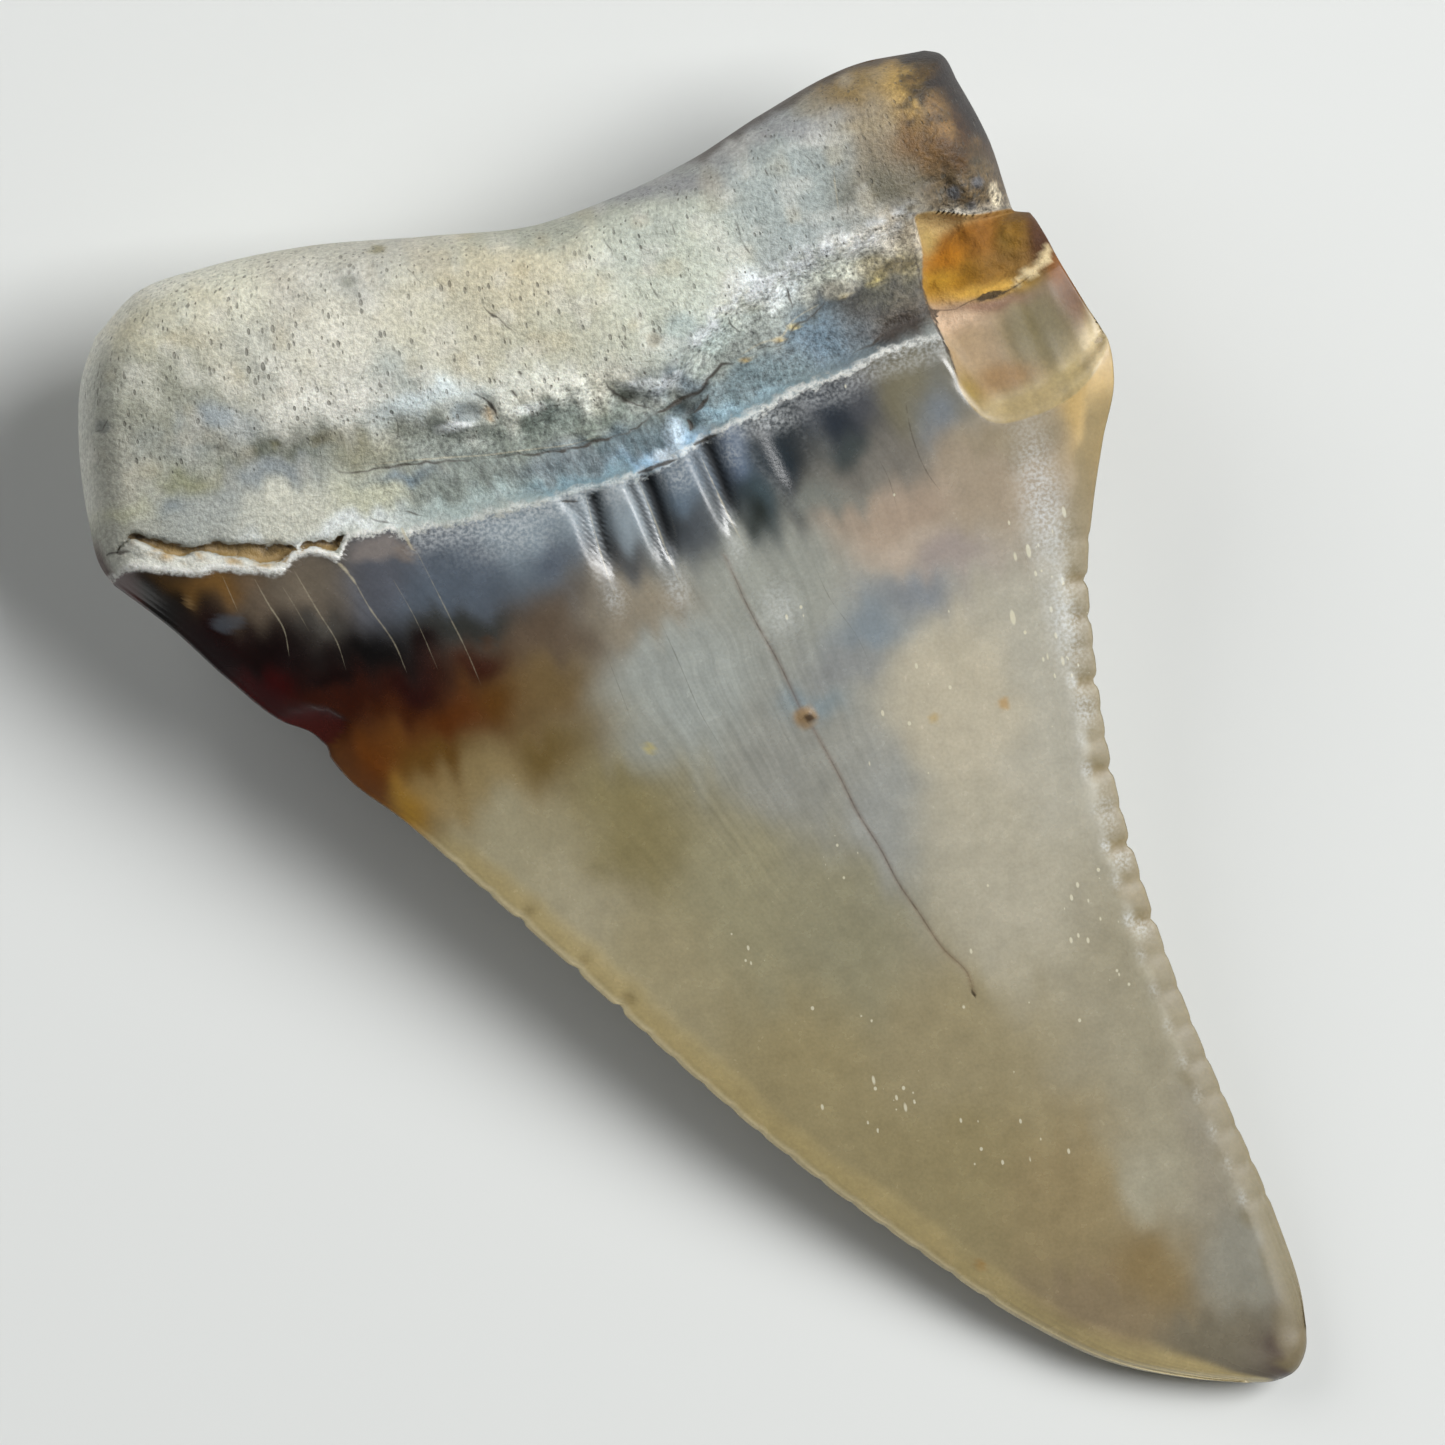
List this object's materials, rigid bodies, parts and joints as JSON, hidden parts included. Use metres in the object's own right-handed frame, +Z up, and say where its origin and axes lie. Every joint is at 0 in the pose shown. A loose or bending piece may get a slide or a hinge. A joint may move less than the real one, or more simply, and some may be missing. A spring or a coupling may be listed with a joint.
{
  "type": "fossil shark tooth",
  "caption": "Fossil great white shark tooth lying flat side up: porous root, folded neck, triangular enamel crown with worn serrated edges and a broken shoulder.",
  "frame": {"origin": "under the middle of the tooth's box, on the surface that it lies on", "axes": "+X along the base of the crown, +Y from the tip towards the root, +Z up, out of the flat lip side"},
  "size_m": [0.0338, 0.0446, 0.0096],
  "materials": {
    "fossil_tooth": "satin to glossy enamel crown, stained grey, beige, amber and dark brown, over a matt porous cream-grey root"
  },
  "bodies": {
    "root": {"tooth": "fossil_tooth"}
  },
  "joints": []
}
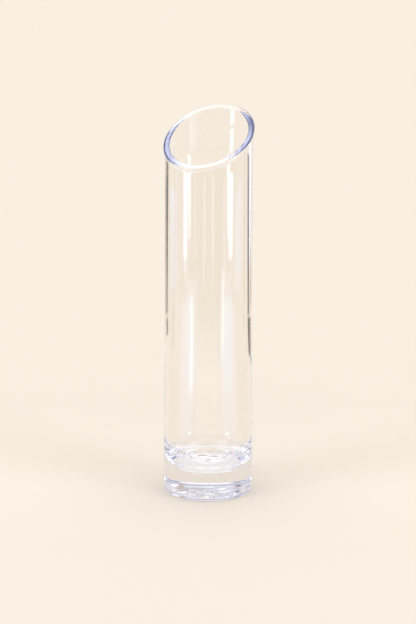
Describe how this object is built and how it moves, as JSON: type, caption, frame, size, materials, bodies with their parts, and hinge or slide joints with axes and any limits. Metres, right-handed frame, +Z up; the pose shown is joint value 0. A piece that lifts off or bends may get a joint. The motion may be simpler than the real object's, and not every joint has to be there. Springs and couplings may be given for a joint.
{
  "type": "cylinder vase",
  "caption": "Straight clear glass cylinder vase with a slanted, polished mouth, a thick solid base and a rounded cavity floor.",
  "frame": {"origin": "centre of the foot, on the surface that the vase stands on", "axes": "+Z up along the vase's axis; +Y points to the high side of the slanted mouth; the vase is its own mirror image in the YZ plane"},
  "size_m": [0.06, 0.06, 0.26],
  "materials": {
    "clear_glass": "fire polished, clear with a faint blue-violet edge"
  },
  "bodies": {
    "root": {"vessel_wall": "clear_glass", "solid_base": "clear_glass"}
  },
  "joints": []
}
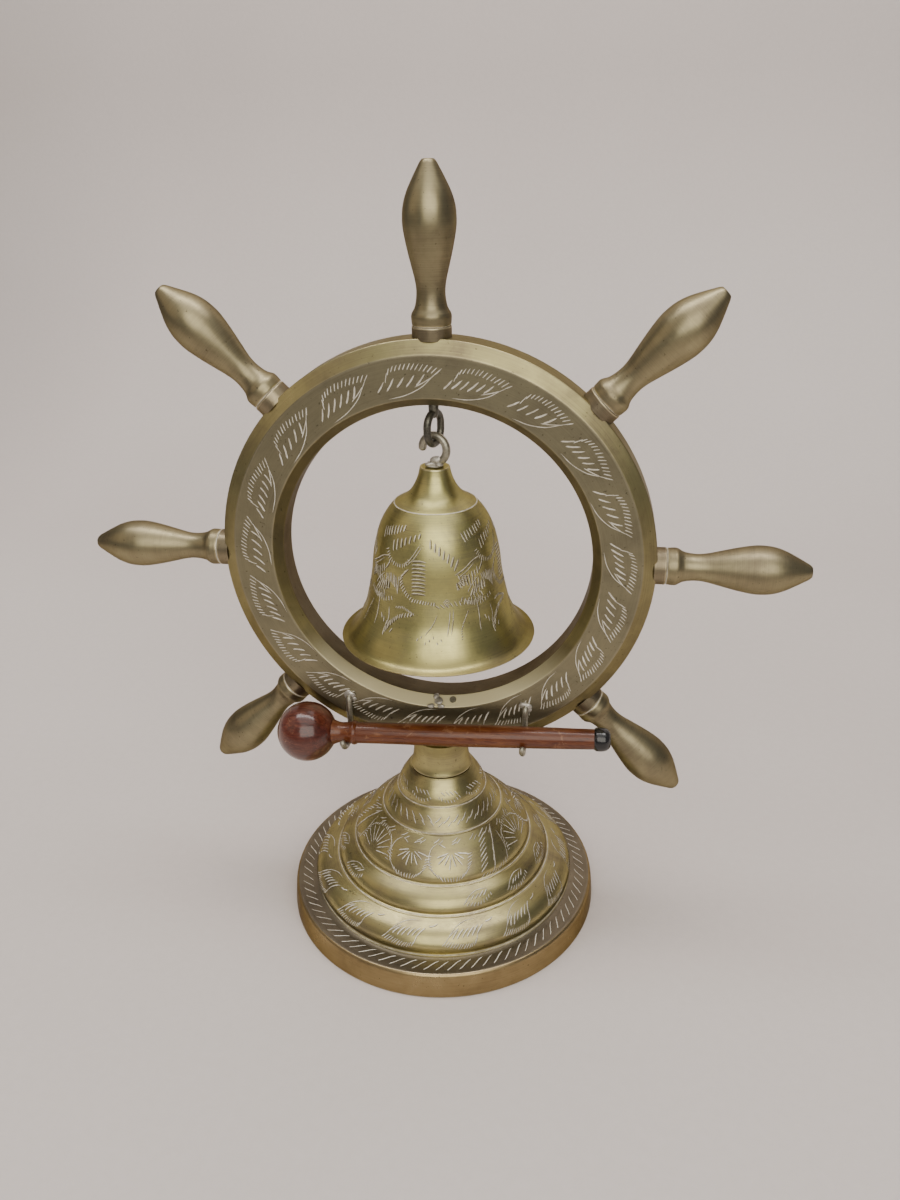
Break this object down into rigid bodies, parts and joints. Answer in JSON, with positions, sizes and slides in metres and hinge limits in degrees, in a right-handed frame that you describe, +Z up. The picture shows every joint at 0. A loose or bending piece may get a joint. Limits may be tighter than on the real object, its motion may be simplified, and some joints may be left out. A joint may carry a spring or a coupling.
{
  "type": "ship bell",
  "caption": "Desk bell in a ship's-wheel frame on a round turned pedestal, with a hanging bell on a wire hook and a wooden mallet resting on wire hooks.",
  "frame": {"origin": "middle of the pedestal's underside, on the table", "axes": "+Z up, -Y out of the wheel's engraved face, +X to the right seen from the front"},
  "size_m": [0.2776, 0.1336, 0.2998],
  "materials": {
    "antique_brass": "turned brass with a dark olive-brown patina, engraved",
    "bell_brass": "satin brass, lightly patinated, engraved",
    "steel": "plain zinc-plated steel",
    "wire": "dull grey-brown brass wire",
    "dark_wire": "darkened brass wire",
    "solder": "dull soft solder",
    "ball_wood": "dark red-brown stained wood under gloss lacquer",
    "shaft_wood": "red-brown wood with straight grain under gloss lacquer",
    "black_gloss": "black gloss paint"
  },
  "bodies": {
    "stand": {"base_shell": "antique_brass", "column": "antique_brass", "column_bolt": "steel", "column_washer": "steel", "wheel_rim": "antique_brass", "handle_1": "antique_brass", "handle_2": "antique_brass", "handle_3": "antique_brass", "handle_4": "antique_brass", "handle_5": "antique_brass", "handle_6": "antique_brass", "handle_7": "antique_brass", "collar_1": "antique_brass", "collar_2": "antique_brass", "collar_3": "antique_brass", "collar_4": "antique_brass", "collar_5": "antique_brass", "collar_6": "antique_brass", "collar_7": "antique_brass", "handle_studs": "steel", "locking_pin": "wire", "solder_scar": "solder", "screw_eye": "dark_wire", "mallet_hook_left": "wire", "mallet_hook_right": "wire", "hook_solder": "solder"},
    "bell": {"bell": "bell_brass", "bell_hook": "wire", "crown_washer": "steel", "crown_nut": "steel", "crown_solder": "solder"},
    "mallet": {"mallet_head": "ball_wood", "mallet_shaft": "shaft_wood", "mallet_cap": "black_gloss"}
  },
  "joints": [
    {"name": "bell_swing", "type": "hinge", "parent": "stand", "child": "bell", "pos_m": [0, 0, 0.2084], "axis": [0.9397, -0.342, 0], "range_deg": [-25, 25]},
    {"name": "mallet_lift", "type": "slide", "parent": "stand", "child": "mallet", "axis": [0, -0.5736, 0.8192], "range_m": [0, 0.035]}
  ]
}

**Short exercise**
Above are some records. Print them all exactly.

**Written solution**
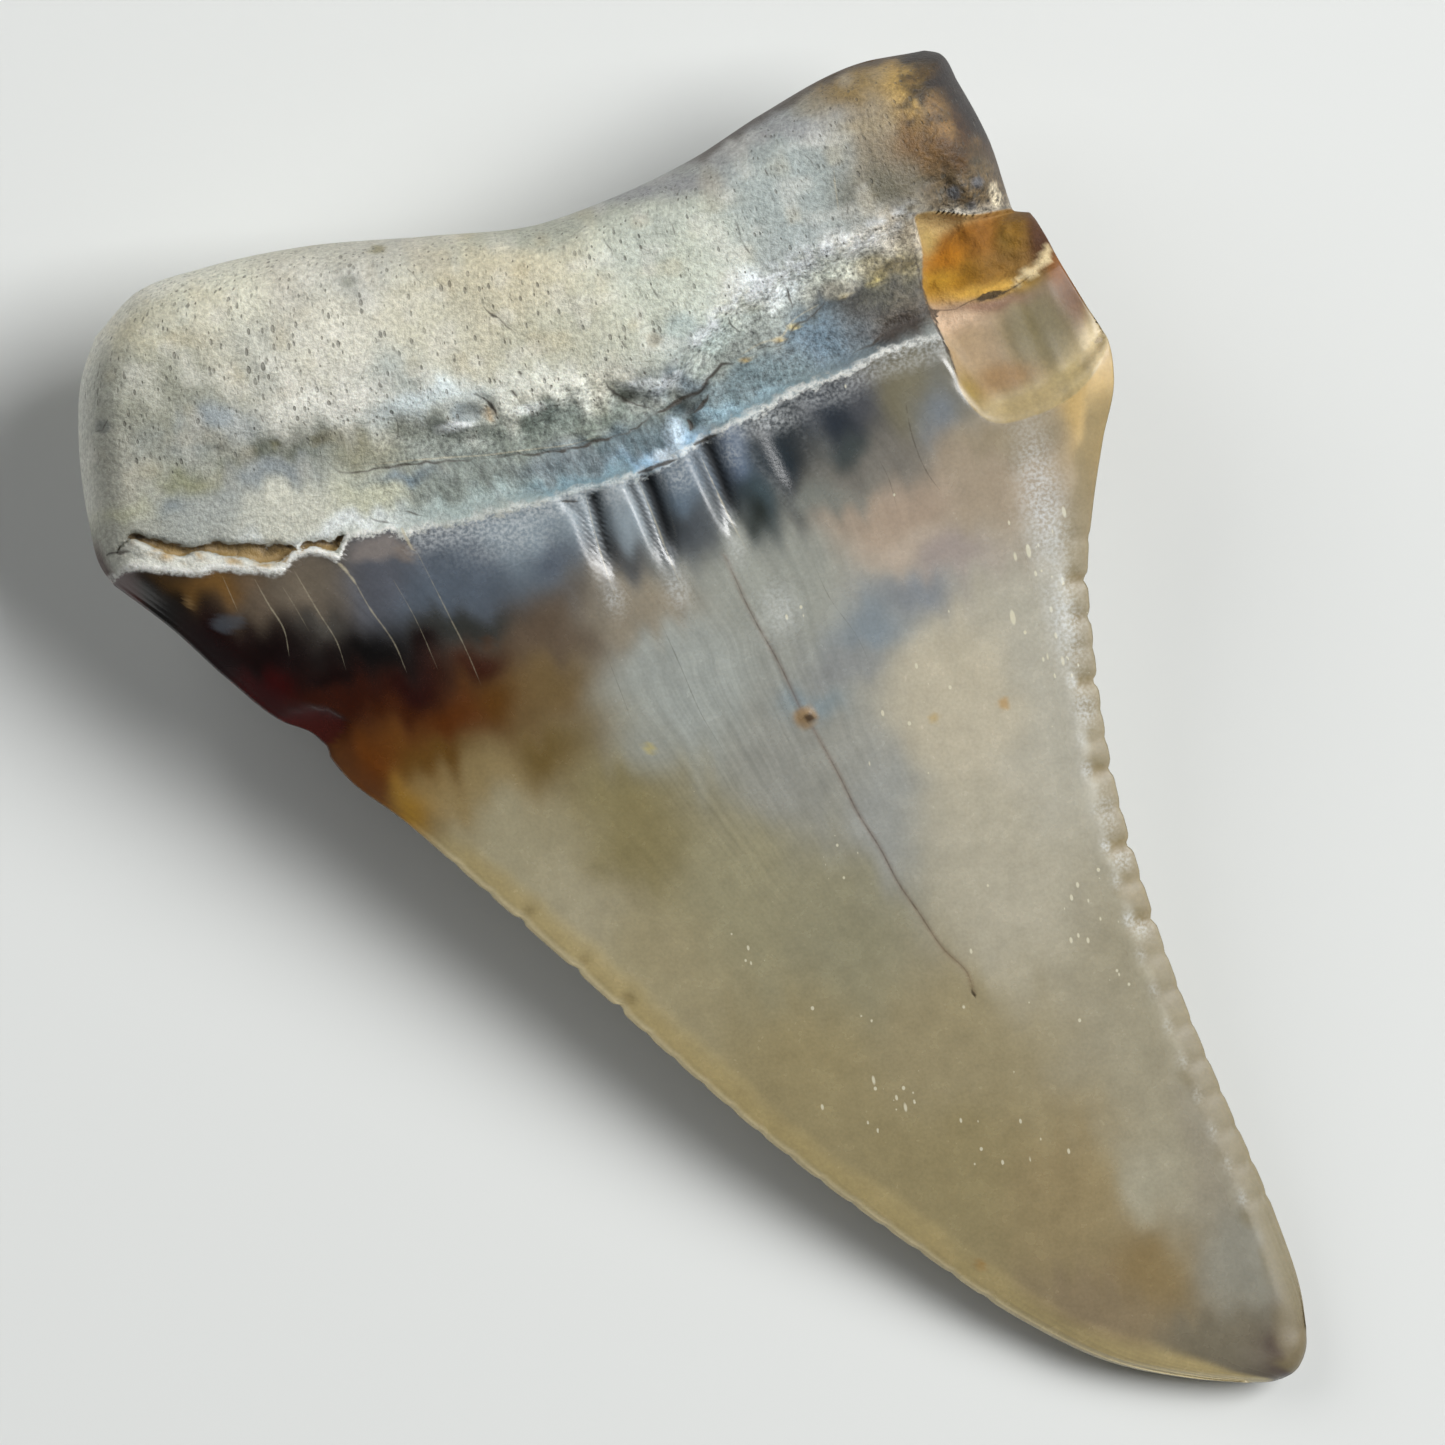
List this object's materials, rigid bodies, parts and joints as JSON, hidden parts included. Use metres in the object's own right-handed frame, +Z up, and say where its origin and axes lie. Every joint is at 0 in the pose shown. A loose or bending piece may get a slide or a hinge. A joint may move less than the real one, or more simply, and some may be missing. A spring or a coupling may be listed with a joint.
{
  "type": "fossil shark tooth",
  "caption": "Fossil great white shark tooth lying flat side up: porous root, folded neck, triangular enamel crown with worn serrated edges and a broken shoulder.",
  "frame": {"origin": "under the middle of the tooth's box, on the surface that it lies on", "axes": "+X along the base of the crown, +Y from the tip towards the root, +Z up, out of the flat lip side"},
  "size_m": [0.0338, 0.0446, 0.0096],
  "materials": {
    "fossil_tooth": "satin to glossy enamel crown, stained grey, beige, amber and dark brown, over a matt porous cream-grey root"
  },
  "bodies": {
    "root": {"tooth": "fossil_tooth"}
  },
  "joints": []
}
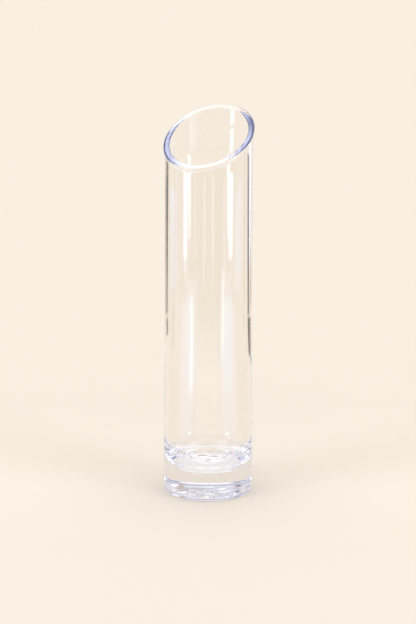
Describe how this object is built and how it moves, as JSON: type, caption, frame, size, materials, bodies with their parts, and hinge or slide joints with axes and any limits. Metres, right-handed frame, +Z up; the pose shown is joint value 0. A piece that lifts off or bends may get a joint. The motion may be simpler than the real object's, and not every joint has to be there. Springs and couplings may be given for a joint.
{
  "type": "cylinder vase",
  "caption": "Straight clear glass cylinder vase with a slanted, polished mouth, a thick solid base and a rounded cavity floor.",
  "frame": {"origin": "centre of the foot, on the surface that the vase stands on", "axes": "+Z up along the vase's axis; +Y points to the high side of the slanted mouth; the vase is its own mirror image in the YZ plane"},
  "size_m": [0.06, 0.06, 0.26],
  "materials": {
    "clear_glass": "fire polished, clear with a faint blue-violet edge"
  },
  "bodies": {
    "root": {"vessel_wall": "clear_glass", "solid_base": "clear_glass"}
  },
  "joints": []
}
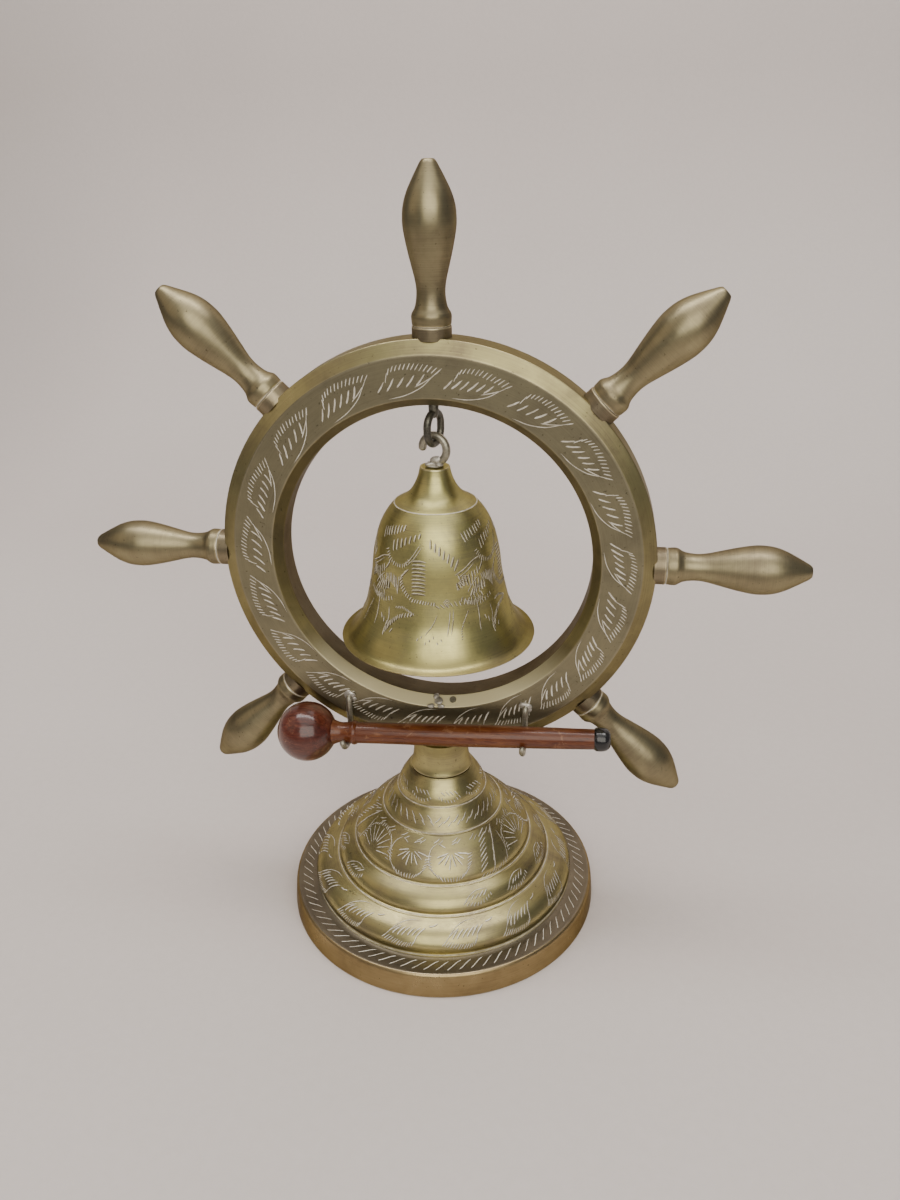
Break this object down into rigid bodies, parts and joints. Answer in JSON, with positions, sizes and slides in metres and hinge limits in degrees, in a right-handed frame that you describe, +Z up. The picture shows every joint at 0. A loose or bending piece may get a joint. Limits may be tighter than on the real object, its motion may be simplified, and some joints may be left out. A joint may carry a spring or a coupling.
{
  "type": "ship bell",
  "caption": "Desk bell in a ship's-wheel frame on a round turned pedestal, with a hanging bell on a wire hook and a wooden mallet resting on wire hooks.",
  "frame": {"origin": "middle of the pedestal's underside, on the table", "axes": "+Z up, -Y out of the wheel's engraved face, +X to the right seen from the front"},
  "size_m": [0.2776, 0.1336, 0.2998],
  "materials": {
    "antique_brass": "turned brass with a dark olive-brown patina, engraved",
    "bell_brass": "satin brass, lightly patinated, engraved",
    "steel": "plain zinc-plated steel",
    "wire": "dull grey-brown brass wire",
    "dark_wire": "darkened brass wire",
    "solder": "dull soft solder",
    "ball_wood": "dark red-brown stained wood under gloss lacquer",
    "shaft_wood": "red-brown wood with straight grain under gloss lacquer",
    "black_gloss": "black gloss paint"
  },
  "bodies": {
    "stand": {"base_shell": "antique_brass", "column": "antique_brass", "column_bolt": "steel", "column_washer": "steel", "wheel_rim": "antique_brass", "handle_1": "antique_brass", "handle_2": "antique_brass", "handle_3": "antique_brass", "handle_4": "antique_brass", "handle_5": "antique_brass", "handle_6": "antique_brass", "handle_7": "antique_brass", "collar_1": "antique_brass", "collar_2": "antique_brass", "collar_3": "antique_brass", "collar_4": "antique_brass", "collar_5": "antique_brass", "collar_6": "antique_brass", "collar_7": "antique_brass", "handle_studs": "steel", "locking_pin": "wire", "solder_scar": "solder", "screw_eye": "dark_wire", "mallet_hook_left": "wire", "mallet_hook_right": "wire", "hook_solder": "solder"},
    "bell": {"bell": "bell_brass", "bell_hook": "wire", "crown_washer": "steel", "crown_nut": "steel", "crown_solder": "solder"},
    "mallet": {"mallet_head": "ball_wood", "mallet_shaft": "shaft_wood", "mallet_cap": "black_gloss"}
  },
  "joints": [
    {"name": "bell_swing", "type": "hinge", "parent": "stand", "child": "bell", "pos_m": [0, 0, 0.2084], "axis": [0.9397, -0.342, 0], "range_deg": [-25, 25]},
    {"name": "mallet_lift", "type": "slide", "parent": "stand", "child": "mallet", "axis": [0, -0.5736, 0.8192], "range_m": [0, 0.035]}
  ]
}